Still, why leave room for mistakes?

“I don’t really have a conceptual problem with someone who presses play, but I like to be entertained while I’m doing it so I leave as much as I can handle to the live process. But someone could probably handle more than I can, and other people just want to sit back and enjoy the performance themselves.”

On reflection, Wohl’s most distinctive skill may be his knack for balance even more than blending, the music swinging across a wide range of timbres that can carry a piece without slipping the noose of his control.
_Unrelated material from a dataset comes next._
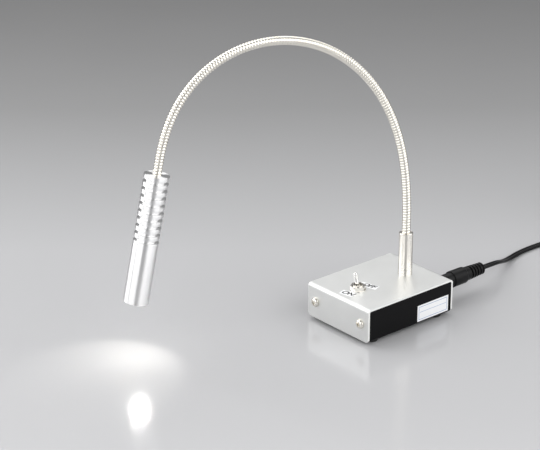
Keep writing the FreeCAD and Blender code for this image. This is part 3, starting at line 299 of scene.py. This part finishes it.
# Top cover: aluminium sheet bent down at both ends, blasted and anodised to a satin silver. The
# sheared edges are bare metal, and their near-white, less metallic colour is partly a painted
# highlight.
cover_half = 0.025
edge_from, edge_to = cover_half - 0.00015, cover_half - 0.00005
cover_satin = Finish("cover_satin")
cover_cloud = cover_satin.grain(0.012, 3.0)
cover_fine = cover_satin.grain(0.00022, 2.0)
# Long sheared edges: real bare metal, whitened further as a painted highlight.
cover_bare_edge_and_highlight = cover_satin.step(abs(cover_satin.along((1, 0, 0))), edge_from, edge_to)
cover_tone = cover_satin.mixed(cover_cloud, (0.72, 0.725, 0.715), (0.77, 0.775, 0.765))
cover_satin.drive("Base Color", cover_satin.mixed(cover_bare_edge_and_highlight, cover_tone, (0.95, 0.95, 0.93)))
cover_satin.drive("Roughness", 0.44 + (cover_cloud - 0.5) * 0.06 + (cover_fine - 0.5) * 0.1
                  - cover_bare_edge_and_highlight * 0.1)
cover_satin.drive("Metallic", 0.92 - cover_bare_edge_and_highlight * 0.6)
cover_satin.relief(cover_fine, 0.000012)
finished(cover_satin, "top_cover")

# Switch marks: the words ON and OFF, printed in black on strips of milky film that are stuck to
# the cover before and behind the toggle.
cover_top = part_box("top_cover")[1].z
film_thick = 0.00006
film_long = 0.0050
film_corner = 0.0004
mark_turn = math.radians(14)
film_finish = worn("mark_film", (0.98, 0.99, 1.0), (0.95, 0.96, 0.97), 0.45, 0.0008, 0.000002,
                   Alpha=0.97, Specular_IOR_Level=1.0)
ink_finish = worn("mark_ink", (0.018, 0.018, 0.020), (0.010, 0.010, 0.012), 0.5, 0.0003, 0.000002)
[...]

Born and raised in Paris (his father hailed from Los Angeles, if you’re wondering where his accent is hiding), then educated at Bard College, University of Michigan, and Yale, Wohl recently made the jump from New York to LA, for “no real good reason except that I wanted a little bit more space and better weather,” he jokes. But on a more serious note, he underlines that commonality of being moved around by the economics of being an artist—the seemingly straightforward yet complex equation involved in securing the time and space to create new work.

“People ask your reasons why you’re making things, and sometimes you have some and sometimes you don’t. Sometimes it’s really simply, ‘I’m making something,’ and your intuitive, creative approach is all it’s about.”

It’s something that makes him self-conscious at times, but he suggests that perhaps artists are simply searching for some sort of ideal. “Sometimes we get close to it and sometimes we fall short, but we’re all looking for this idealized version of what this music could be.”

Part of that ideal for Wohl is in that mix of acoustic and electronic sounds, which he feels reflects a broader cultural conversation. “We’re looking for something that’s interfacing with technology but just stays human—doesn’t lose the flaws and what makes us interesting.

“That’s an ideal we’re looking for in our computers, but also in the music we’re making.”